*TASK PROMPT*. Your task is to return, exactly, the run of lines starting at the line holding "make_cover_plate(cover_pivot)" and ending at the line holding "points = [vertex.co", both ends included and no other lines.

[Records with modeling code]
>> start

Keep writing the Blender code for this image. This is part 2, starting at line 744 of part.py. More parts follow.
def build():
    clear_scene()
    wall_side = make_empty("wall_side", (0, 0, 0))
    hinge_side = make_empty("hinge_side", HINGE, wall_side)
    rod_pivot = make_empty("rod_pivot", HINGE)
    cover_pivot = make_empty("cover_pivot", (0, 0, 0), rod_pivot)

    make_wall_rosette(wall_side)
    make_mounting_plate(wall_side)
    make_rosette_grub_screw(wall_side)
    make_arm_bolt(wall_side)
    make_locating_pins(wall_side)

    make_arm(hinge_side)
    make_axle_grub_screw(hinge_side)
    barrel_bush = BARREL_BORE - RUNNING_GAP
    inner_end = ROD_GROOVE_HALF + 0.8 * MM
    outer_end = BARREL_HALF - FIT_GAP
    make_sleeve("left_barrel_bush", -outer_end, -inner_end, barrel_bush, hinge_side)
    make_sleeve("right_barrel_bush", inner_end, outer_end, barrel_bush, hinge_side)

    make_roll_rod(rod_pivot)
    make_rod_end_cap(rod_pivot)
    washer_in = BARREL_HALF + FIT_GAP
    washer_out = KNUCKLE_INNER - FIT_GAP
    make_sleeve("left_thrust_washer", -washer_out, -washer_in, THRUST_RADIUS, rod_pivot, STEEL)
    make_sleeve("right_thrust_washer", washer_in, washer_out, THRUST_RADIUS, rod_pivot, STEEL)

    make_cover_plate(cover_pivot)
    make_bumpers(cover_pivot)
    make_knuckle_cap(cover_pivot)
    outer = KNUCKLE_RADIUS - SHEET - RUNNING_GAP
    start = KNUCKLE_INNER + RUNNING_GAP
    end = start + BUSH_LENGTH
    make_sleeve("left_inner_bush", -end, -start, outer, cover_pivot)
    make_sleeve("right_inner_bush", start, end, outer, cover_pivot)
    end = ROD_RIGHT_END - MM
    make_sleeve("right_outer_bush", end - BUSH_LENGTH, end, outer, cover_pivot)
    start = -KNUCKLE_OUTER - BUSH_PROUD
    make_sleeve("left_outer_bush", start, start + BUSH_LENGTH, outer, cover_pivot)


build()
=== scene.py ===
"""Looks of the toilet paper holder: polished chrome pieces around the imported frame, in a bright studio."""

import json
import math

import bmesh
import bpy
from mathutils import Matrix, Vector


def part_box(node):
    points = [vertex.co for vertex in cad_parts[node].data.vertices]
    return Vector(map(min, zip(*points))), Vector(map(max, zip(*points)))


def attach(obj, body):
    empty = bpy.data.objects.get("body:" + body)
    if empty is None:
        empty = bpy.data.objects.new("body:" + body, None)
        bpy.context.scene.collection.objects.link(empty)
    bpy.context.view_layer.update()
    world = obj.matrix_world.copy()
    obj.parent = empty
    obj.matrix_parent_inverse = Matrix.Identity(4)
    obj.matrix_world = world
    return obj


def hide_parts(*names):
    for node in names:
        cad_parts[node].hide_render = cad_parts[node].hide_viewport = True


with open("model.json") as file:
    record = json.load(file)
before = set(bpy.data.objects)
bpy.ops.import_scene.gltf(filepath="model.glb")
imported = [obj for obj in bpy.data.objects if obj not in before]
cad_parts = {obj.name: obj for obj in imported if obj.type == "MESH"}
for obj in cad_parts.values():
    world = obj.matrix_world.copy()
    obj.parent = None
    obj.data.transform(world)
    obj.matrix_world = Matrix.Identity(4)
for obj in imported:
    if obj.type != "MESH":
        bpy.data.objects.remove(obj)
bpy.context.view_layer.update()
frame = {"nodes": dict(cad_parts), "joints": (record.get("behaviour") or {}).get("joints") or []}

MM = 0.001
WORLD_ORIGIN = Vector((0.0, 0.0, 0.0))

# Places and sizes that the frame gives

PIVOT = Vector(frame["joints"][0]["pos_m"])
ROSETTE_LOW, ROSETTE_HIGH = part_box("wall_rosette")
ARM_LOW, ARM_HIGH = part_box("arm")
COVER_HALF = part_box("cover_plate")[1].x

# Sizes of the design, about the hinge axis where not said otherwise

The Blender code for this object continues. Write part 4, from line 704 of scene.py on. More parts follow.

>> end

*EXPECTED ANSWER*.
    make_cover_plate(cover_pivot)
    make_bumpers(cover_pivot)
    make_knuckle_cap(cover_pivot)
    outer = KNUCKLE_RADIUS - SHEET - RUNNING_GAP
    start = KNUCKLE_INNER + RUNNING_GAP
    end = start + BUSH_LENGTH
    make_sleeve("left_inner_bush", -end, -start, outer, cover_pivot)
    make_sleeve("right_inner_bush", start, end, outer, cover_pivot)
    end = ROD_RIGHT_END - MM
    make_sleeve("right_outer_bush", end - BUSH_LENGTH, end, outer, cover_pivot)
    start = -KNUCKLE_OUTER - BUSH_PROUD
    make_sleeve("left_outer_bush", start, start + BUSH_LENGTH, outer, cover_pivot)


build()
=== scene.py ===
"""Looks of the toilet paper holder: polished chrome pieces around the imported frame, in a bright studio."""

import json
import math

import bmesh
import bpy
from mathutils import Matrix, Vector


def part_box(node):
    points = [vertex.co for vertex in cad_parts[node].data.vertices]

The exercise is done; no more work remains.